The California Air Resources Board (CARB) is also part of the leak detection regulatory landscape. Similar to Section 608, CARB is a state-specific measure that requires periodic leak inspections, reporting and follow-up actions. For systems containing more than 2,000 pounds of refrigerant charge, CARB has mandated the use of Automated Leak Detection (ALD) equipment to ensure ongoing, proper leak detection procedures. Wallace explained how the EPA’s SNAP proposal to Section 608 and CARB both shared some key characteristics, and that ALD equipment would be critical to detecting leaks, issuing notifications, and continuous monitoring and reporting.

Wallace presented the best practices of an effective leak detection program, starting by establishing a zero-tolerance policy that stresses the importance of detecting and minimizing leaks throughout an organization. Then, through utilization of leak detection technology, organizations can begin to correlate leak occurrences to specific equipment, analyze data to identify trends and implement corrective actions. Early detection and proper maintenance procedures are also critical to minimizing leak rates.

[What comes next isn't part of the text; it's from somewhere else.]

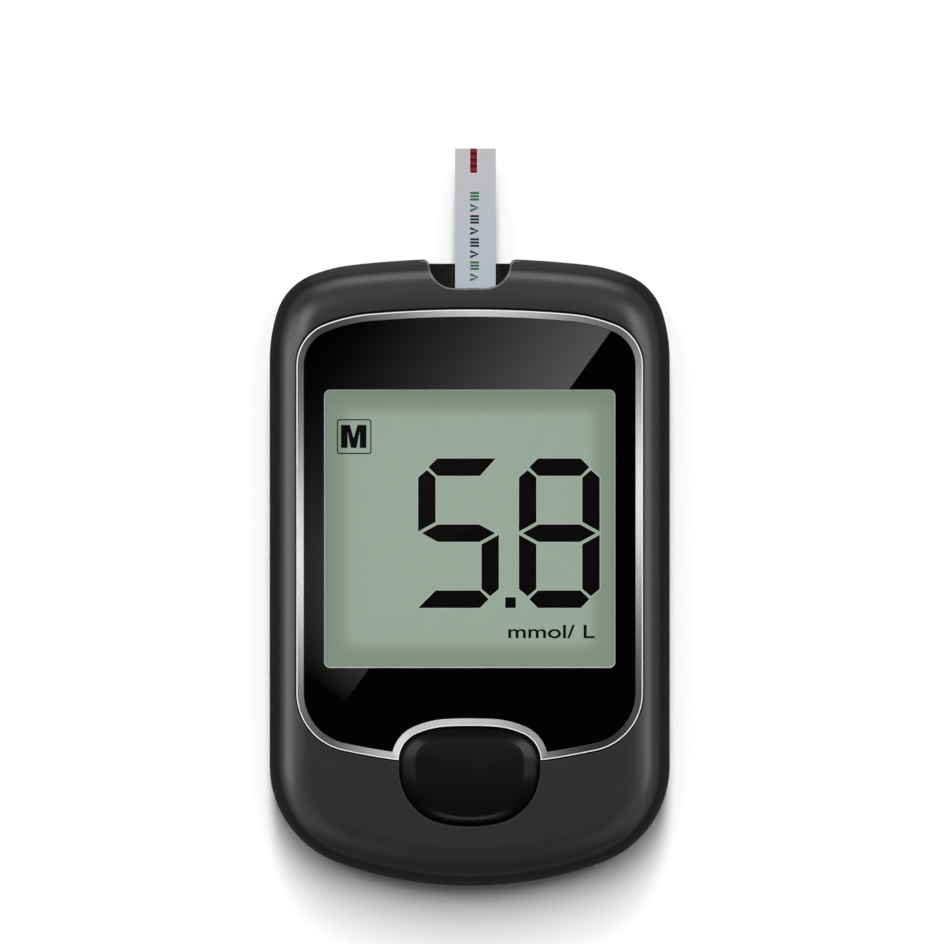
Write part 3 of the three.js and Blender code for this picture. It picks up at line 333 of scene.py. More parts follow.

Finally, Wallace also talked about the technologies available to help organizations minimize the impacts of leak detection and help them achieve regulatory compliance. He discussed the two primary technology categories and their characteristics, all of which potentially meet CARB’s ALD requirement:

  • Direct — directly monitors the concentration of refrigerants in the air; made up of both active and passive types that can connect to a site monitoring system to provide notifications:
    • Active — centralized system with tubing technology that “sniffs” multiple zones
    • Passive — zone-specific infrared technology
  • Indirect — monitors and interprets the status and operation of the refrigeration system. This method generally uses existing sensors and hardware.